------ DATA BLOCK

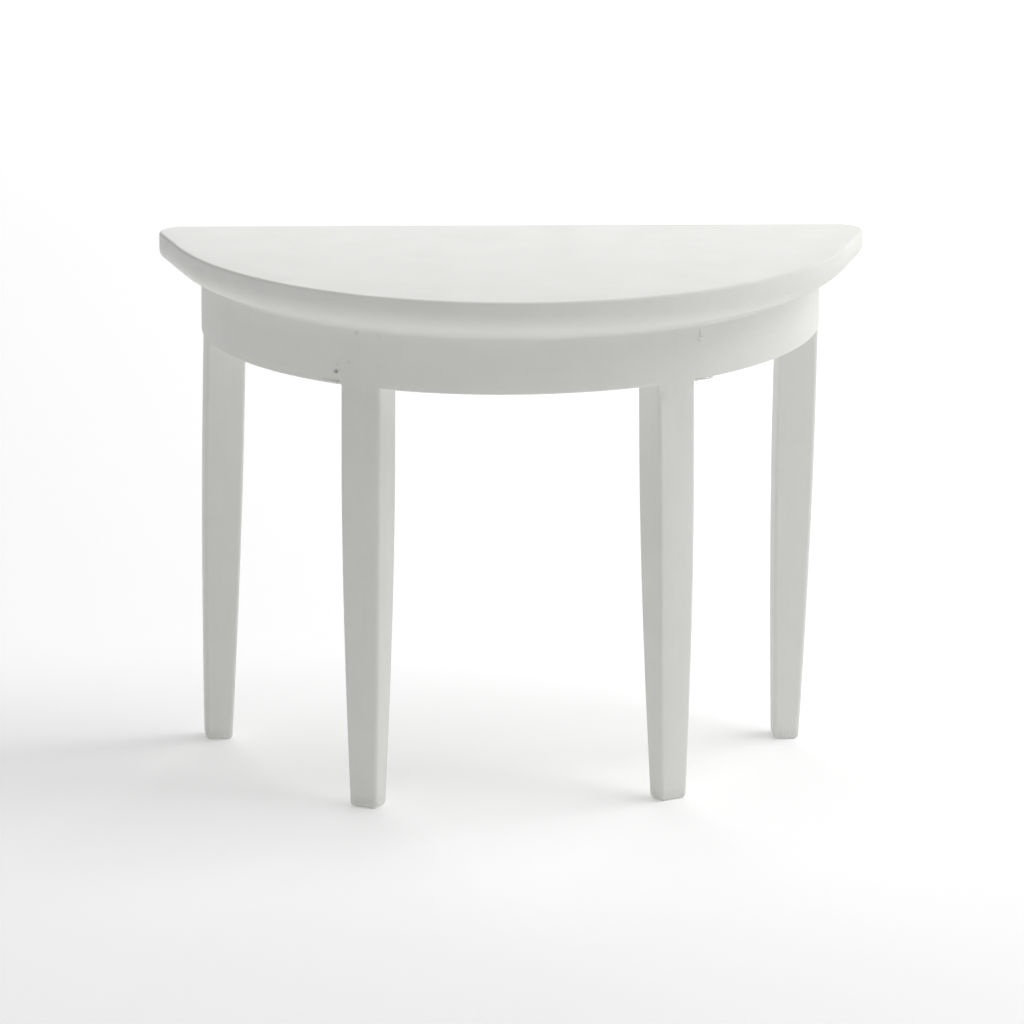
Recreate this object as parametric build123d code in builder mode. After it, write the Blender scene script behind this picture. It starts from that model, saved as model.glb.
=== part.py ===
from build123d import *
from dataclasses import dataclass
from math import cos, degrees, radians, sin, sqrt, tan
import os

# Half-moon dining table in miniature: a moulded half-round top, three curved apron pieces and a
# straight back rail between four tapered square legs, joined with dowels, glue and headless pins.
# Millimetres, +Z up. The origin is on the floor under the middle of the top's outline. The straight
# back edge of the top lies in the plane Y = BACK_Y, and the curved front faces -Y.

# ---- driving dimensions ----
TOP_RADIUS = 70.0
TABLE_HEIGHT = 105.8
APRON_RADIUS = 62.7
APRON_HEIGHT = 11.0
APRON_THICKNESS = 4.0
APRON_ARRIS = 0.4
APRON_TILT = 0.54

# moulded edge of the top, from the upper arris down to the apron
TOP_ARRIS = 0.6
EDGE_FACE = 2.1
OVOLO_RUN = 5.5
OVOLO_DROP = 5.4

# the ends of the top's outline run straight, at this angle to the Y axis, into rounded corners
FLANK_ANGLE = 15.6
CORNER_RADIUS = 5.0

# legs
LEG_WIDTH = 8.6
LEG_DEPTH = 8.0
LEG_ARRIS = 0.9
SANDING = 3.0
TAPER_START = 72.0
TAPER_KNEE = 42.0
# below the aprons the sanding runs out over the legs' outer faces at this slope
FLARE_DROP = 0.8
FLARE = 0.1

# back rail
RAIL_THICKNESS = 4.0
RAIL_SETBACK = 0.8

# dowels
APRON_DOWEL = 2.0
APRON_DOWEL_IN_LEG = 3.6
APRON_DOWEL_IN_RAIL = 4.0
APRON_DOWEL_INSET = 2.4
LEG_DOWEL = 2.5
LEG_DOWEL_IN_LEG = 3.6
LEG_DOWEL_IN_TOP = 4.4

# headless pins, driven aslant through the apron's ends into the legs and filled over
PIN_DIAMETER = 0.64
PIN_LENGTH = 4.8
PIN_SINK = 0.4
PIN_SLANT = 38.0
PIN_SETBACK = 1.2
PIN_SPREAD = 3.2

# ---- derived sizes ----
BACK_Y = TOP_RADIUS / 2
COVE_RADIUS = TOP_RADIUS - OVOLO_RUN - APRON_RADIUS
TOP_THICKNESS = EDGE_FACE + OVOLO_DROP + COVE_RADIUS
UNDERSIDE = TABLE_HEIGHT - TOP_THICKNESS
APRON_BOTTOM = UNDERSIDE - APRON_HEIGHT
JOINT_HEIGHT = UNDERSIDE - APRON_HEIGHT / 2
ARC_CENTRE = Vector(0, BACK_Y, 0)
UP = Vector(0, 0, 1)
DOWN = -UP
MARGIN = 1.0
CENTRED_UP = (Align.CENTER, Align.CENTER, Align.MIN)
CENTRED_DOWN = (Align.CENTER, Align.CENTER, Align.MAX)
APRON_RISE = tan(radians(APRON_TILT))


@dataclass(frozen=True)
class Leg:
    """Where one leg stands on the top's arc, where its outer face looks, and how it tapers.

    place and facing are degrees from +X seen from above, and reach is the distance from the arc's
    centre. lean_along and lean_out are how far the foot's middle stands from the middle of the leg's
    top, along the apron and away from the arc's centre.
    """

    name: str
    place: float
    reach: float
    facing: float
    foot_width: float
    foot_depth: float
    lean_along: float
    lean_out: float

    @property
    def middle(self):
        place = radians(self.place)
        return ARC_CENTRE + Vector(cos(place), sin(place), 0) * self.reach

    @property
    def outward(self):
        facing = radians(self.facing)
        return Vector(cos(facing), sin(facing), 0)

    @property
    def along(self):
        return UP.cross(self.outward)

    @property
    def shoulder(self):
        """Height of the aprons' lower edge at this leg, where the leg's shaft begins."""
        return APRON_BOTTOM + APRON_RISE * self.middle.X

    def side_point(self, side, radius):
        """Where the side face, +1 or -1 along the apron, is this far from the arc's centre."""
        start = self.middle - ARC_CENTRE + self.along * (side * LEG_WIDTH / 2)
        reach = start.dot(self.outward)
        travel = sqrt(radius**2 - start.dot(start) + reach**2) - reach
        return ARC_CENTRE + start + self.outward * travel

    def inner_face_x(self, y):
        """Where the face towards the arc's centre crosses a line of constant Y."""
        drift = (y - self.middle.Y) * self.outward.Y
        return self.middle.X - (LEG_DEPTH / 2 + drift) / self.outward.X


# The legs were tapered and set by hand, so no two are quite alike.
LEGS = (
    Leg("rear_left", -175.2, 58.2, -174.8, 6.0, 5.4, 0.3, 1.8),
    Leg("front_left", -120.1, 58.8, -116.7, 5.9, 5.0, 2.1, 4.8),
    Leg("front_right", -60.0, 58.8, -59.5, 6.2, 4.5, 0.3, 1.2),
    Leg("rear_right", -4.8, 58.1, 3.4, 6.8, 5.1, -1.9, -1.8),
)
REAR_LEGS = (LEGS[0], LEGS[-1])
APRONS = tuple(zip(("left", "centre", "right"), LEGS, LEGS[1:]))
APRON_JOINTS = tuple(end for _, first, last in APRONS for end in ((first, 1), (last, -1)))


def export(builder, name):
    """Label a finished piece and write it to its STEP file."""
    builder.part.label = name
    export_step(builder.part, f"parts/{name}.step")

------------

• _CHALLENGE_:
Your task is to repeat the data exactly, with nothing left out.

• _REPLY TO THE EXERCISE_:
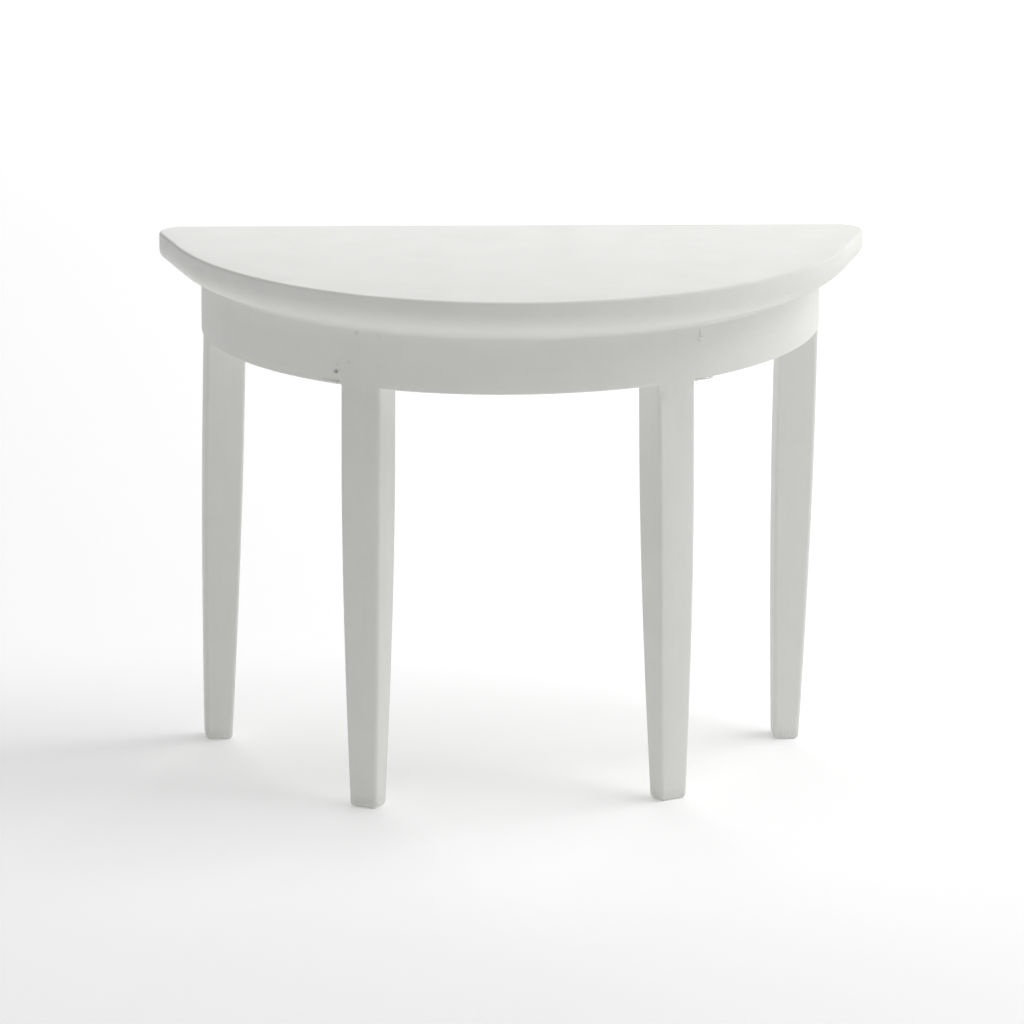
Recreate this object as parametric build123d code in builder mode. After it, write the Blender scene script behind this picture. It starts from that model, saved as model.glb.
=== part.py ===
from build123d import *
from dataclasses import dataclass
from math import cos, degrees, radians, sin, sqrt, tan
import os

# Half-moon dining table in miniature: a moulded half-round top, three curved apron pieces and a
# straight back rail between four tapered square legs, joined with dowels, glue and headless pins.
# Millimetres, +Z up. The origin is on the floor under the middle of the top's outline. The straight
# back edge of the top lies in the plane Y = BACK_Y, and the curved front faces -Y.

# ---- driving dimensions ----
TOP_RADIUS = 70.0
TABLE_HEIGHT = 105.8
APRON_RADIUS = 62.7
APRON_HEIGHT = 11.0
APRON_THICKNESS = 4.0
APRON_ARRIS = 0.4
APRON_TILT = 0.54

# moulded edge of the top, from the upper arris down to the apron
TOP_ARRIS = 0.6
EDGE_FACE = 2.1
OVOLO_RUN = 5.5
OVOLO_DROP = 5.4

# the ends of the top's outline run straight, at this angle to the Y axis, into rounded corners
FLANK_ANGLE = 15.6
CORNER_RADIUS = 5.0

# legs
LEG_WIDTH = 8.6
LEG_DEPTH = 8.0
LEG_ARRIS = 0.9
SANDING = 3.0
TAPER_START = 72.0
TAPER_KNEE = 42.0
# below the aprons the sanding runs out over the legs' outer faces at this slope
FLARE_DROP = 0.8
FLARE = 0.1

# back rail
RAIL_THICKNESS = 4.0
RAIL_SETBACK = 0.8

# dowels
APRON_DOWEL = 2.0
APRON_DOWEL_IN_LEG = 3.6
APRON_DOWEL_IN_RAIL = 4.0
APRON_DOWEL_INSET = 2.4
LEG_DOWEL = 2.5
LEG_DOWEL_IN_LEG = 3.6
LEG_DOWEL_IN_TOP = 4.4

# headless pins, driven aslant through the apron's ends into the legs and filled over
PIN_DIAMETER = 0.64
PIN_LENGTH = 4.8
PIN_SINK = 0.4
PIN_SLANT = 38.0
PIN_SETBACK = 1.2
PIN_SPREAD = 3.2

# ---- derived sizes ----
BACK_Y = TOP_RADIUS / 2
COVE_RADIUS = TOP_RADIUS - OVOLO_RUN - APRON_RADIUS
TOP_THICKNESS = EDGE_FACE + OVOLO_DROP + COVE_RADIUS
UNDERSIDE = TABLE_HEIGHT - TOP_THICKNESS
APRON_BOTTOM = UNDERSIDE - APRON_HEIGHT
JOINT_HEIGHT = UNDERSIDE - APRON_HEIGHT / 2
ARC_CENTRE = Vector(0, BACK_Y, 0)
UP = Vector(0, 0, 1)
DOWN = -UP
MARGIN = 1.0
CENTRED_UP = (Align.CENTER, Align.CENTER, Align.MIN)
CENTRED_DOWN = (Align.CENTER, Align.CENTER, Align.MAX)
APRON_RISE = tan(radians(APRON_TILT))


@dataclass(frozen=True)
class Leg:
    """Where one leg stands on the top's arc, where its outer face looks, and how it tapers.

    place and facing are degrees from +X seen from above, and reach is the distance from the arc's
    centre. lean_along and lean_out are how far the foot's middle stands from the middle of the leg's
    top, along the apron and away from the arc's centre.
    """

    name: str
    place: float
    reach: float
    facing: float
    foot_width: float
    foot_depth: float
    lean_along: float
    lean_out: float

    @property
    def middle(self):
        place = radians(self.place)
        return ARC_CENTRE + Vector(cos(place), sin(place), 0) * self.reach

    @property
    def outward(self):
        facing = radians(self.facing)
        return Vector(cos(facing), sin(facing), 0)

    @property
    def along(self):
        return UP.cross(self.outward)

    @property
    def shoulder(self):
        """Height of the aprons' lower edge at this leg, where the leg's shaft begins."""
        return APRON_BOTTOM + APRON_RISE * self.middle.X

    def side_point(self, side, radius):
        """Where the side face, +1 or -1 along the apron, is this far from the arc's centre."""
        start = self.middle - ARC_CENTRE + self.along * (side * LEG_WIDTH / 2)
        reach = start.dot(self.outward)
        travel = sqrt(radius**2 - start.dot(start) + reach**2) - reach
        return ARC_CENTRE + start + self.outward * travel

    def inner_face_x(self, y):
        """Where the face towards the arc's centre crosses a line of constant Y."""
        drift = (y - self.middle.Y) * self.outward.Y
        return self.middle.X - (LEG_DEPTH / 2 + drift) / self.outward.X


# The legs were tapered and set by hand, so no two are quite alike.
LEGS = (
    Leg("rear_left", -175.2, 58.2, -174.8, 6.0, 5.4, 0.3, 1.8),
    Leg("front_left", -120.1, 58.8, -116.7, 5.9, 5.0, 2.1, 4.8),
    Leg("front_right", -60.0, 58.8, -59.5, 6.2, 4.5, 0.3, 1.2),
    Leg("rear_right", -4.8, 58.1, 3.4, 6.8, 5.1, -1.9, -1.8),
)
REAR_LEGS = (LEGS[0], LEGS[-1])
APRONS = tuple(zip(("left", "centre", "right"), LEGS, LEGS[1:]))
APRON_JOINTS = tuple(end for _, first, last in APRONS for end in ((first, 1), (last, -1)))


def export(builder, name):
    """Label a finished piece and write it to its STEP file."""
    builder.part.label = name
    export_step(builder.part, f"parts/{name}.step")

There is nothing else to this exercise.